In its conclusion, the Court began from the position that
“Churches and religion play an important role in public life … Our Constitution protects an individual’s rights to practise religion of choice in association with others and in conformity of the Creed of that religion. Furthermore, a Court must recognise the sphere in which the sacred exists and respect the co-existence between the secular and the sacred, not forcing the one into the other. The determination of who is morally and religiously fit to be a Minister or who should be excluded for non-conformity with the dictates of the religion, falls within the core religious functions. This Court is not asked to decide doctrine. The problem is that the moment a Church steps into a Court, Court rules and the application of the law of the land is to be applied by the courts. In this matter, the Bill of Rights is invoked, and it is wrong to then employ the religious sentiments of some as a guide to the constitutional rights of others. The sacred is forced into the secular when there is prejudice to basic rights contained in the Bill of Rights; unfair discrimination with no supportive evidence of fairness renders the supreme law, the Constitution to be upheld. When courts need to address issues of discrimination, Courts do not weigh up the right to sexual orientation to that of religious freedom.” [78: emphasis added]

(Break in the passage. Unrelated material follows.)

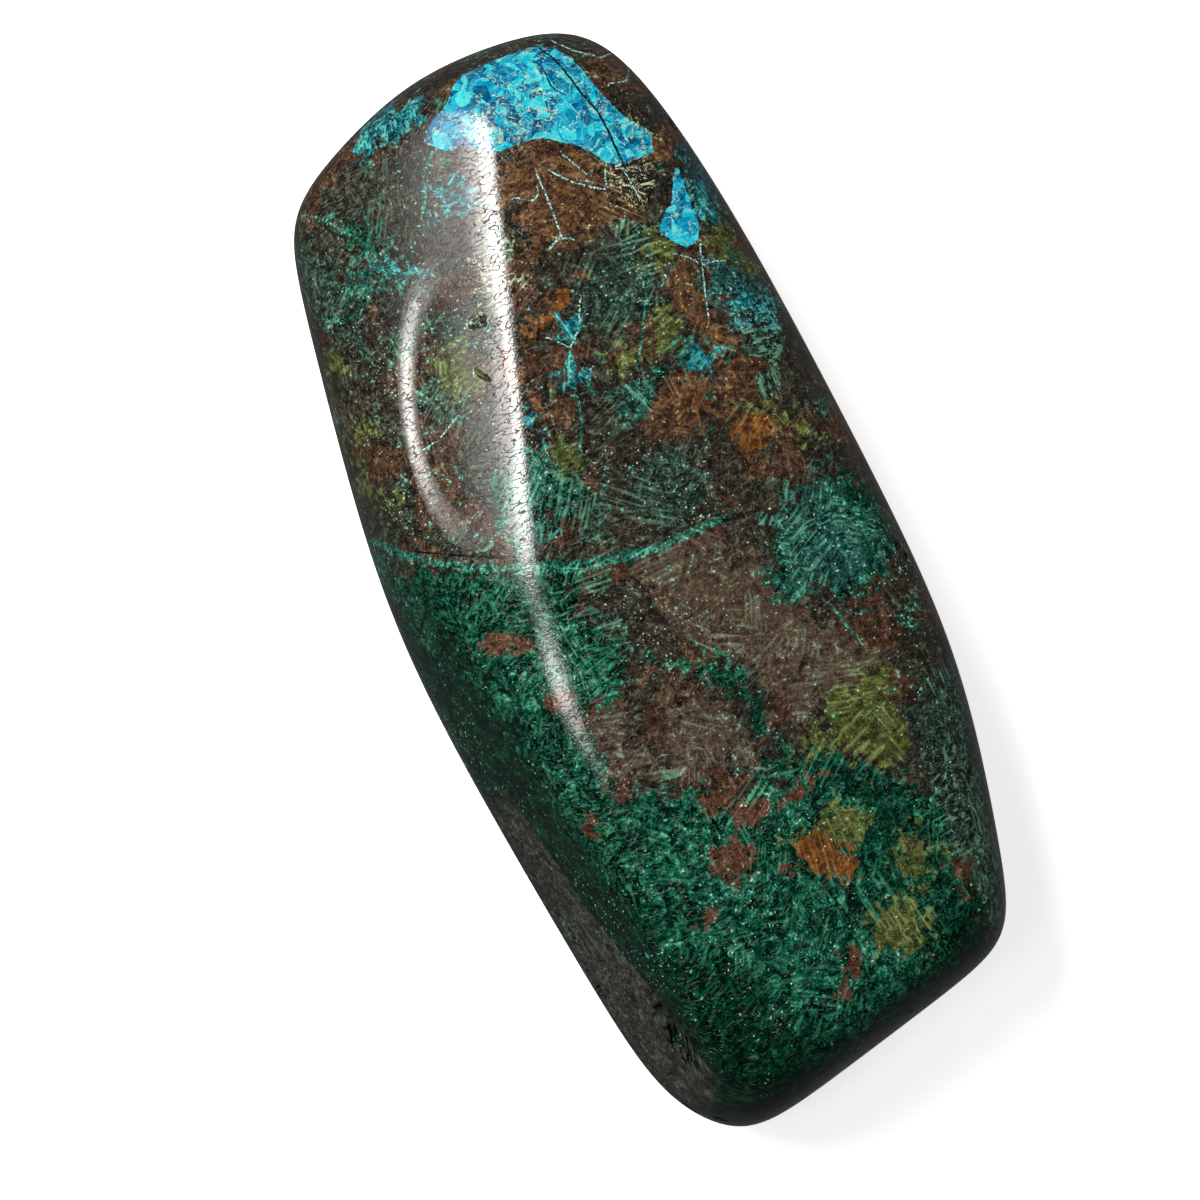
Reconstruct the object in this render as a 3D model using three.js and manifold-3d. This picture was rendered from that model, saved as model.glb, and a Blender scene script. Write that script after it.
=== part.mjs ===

A further factor to consider was whether the primary purpose of the Church’s action was to achieve a worthy and important societal goal. The Church had not adduced any evidence as to why the 2016 decision was a worthy and important societal goal. The decision had sustained the views of the majority of the Church, but not those of the minority or the greater society. [79]
The Constitution supported a substantive concept of equality, as expressed in s.9(2), that “includes the full and equal enjoyment of all rights and freedom”; however, the 2016 decision “denies Gaum the full and equal enjoyment of all the rights and freedom of the Church” [80]. Further, the concept of unfair discrimination recognised that equal treatment on the basis of equal worth and freedom could not be achieved by insisting on identical treatment in all circumstances before that goal was achieved:
“Each case, therefore, will require a careful and thorough understanding of the impact of the discriminatory action upon the particular people concerned to determine whether its overall impact is one which furthers the constitutional goal of equality or not. A classification which is unfair in one context may not necessarily be unfair in a different context.” [81]
The Church had presented no arguments or facts to demonstrate that the overall impact of the 2016 decision did, in fact, further the constitutional goal of equality, or that the exclusion was fair; and a majority decision made in light of differences of opinion about the matter
“does not further the constitutional goal of equality and is unfair. It is unfair to exclude members of the Church of their full and equal enjoyment of all rights and freedom the Church offers.” [81].
The impact of the decision was clear: Church members could not marry in their congregations. The riposte – that Gaum could become a member of another denomination in order to get married (what one might term the “like it or leg it” argument, which we have seen before in UK employment cases) amounted to unfair discrimination [82]:
Finally:
“Gaum individually, and as a group, did suffer patterns of disadvantage. The 2016 decision does not accommodate diversity. The discrimination is on the prohibitive grounds of equality and sexual orientation impacting on the nature and extent of the discrimination. The 2015 decision is an example of a less restrictive and less disadvantageous means to achieve the Church’s purpose. The Church submitted that the legitimate purpose of the decision was to balance rights. Nothing in our jurisprudence requires rights to be offset against each other. The Church relied on no facts or factors rendering the discrimination reasonable and justifiable. At the risk of repetition, there is no balancing of rights” [82: emphasis added].
Disposal
The decision on same-sex relationships adopted during the extraordinary meeting of the General Synod of the Dutch Reformed Church during 7-10 November 2016 was declared unlawful and invalid and set aside.
The decision by the appeal body constituted by the General Task Team Legal Affairs of the Dutch Reformed Church upholding appeals against the decision on same-sex relationships of the General Synod adopted on 30 October 2015 was declared unlawful and invalid and set aside.
Am I right in thinking that the gist of this judgment is that churches in South Africa remain free to define for themselves what sorts of behaviours are sinful, but only up to a point?
Especially, churches remain free to define certain behaviours as so sinful that, as far as the orthodoxy of those churches is concerned, these behaviours, or the mere refusal to promise to abstain from them, would be enough to keep one out of positions of leadership in those churches, or to get one expelled?
But that freedom of churches to define their own doctrines of what is and isn’t sinful is automatically encroached upon by the state as soon as individual sinners, thus defined, sue those churches, and the churches (it is argued) invite the secular courts to overrule the churches’ doctrines in the name of the state, by defending, in the state’s courts, such causes of action brought by dissident individuals aggrieved by their defendant churches?
Is that the gist, please? Or have I misunderstood?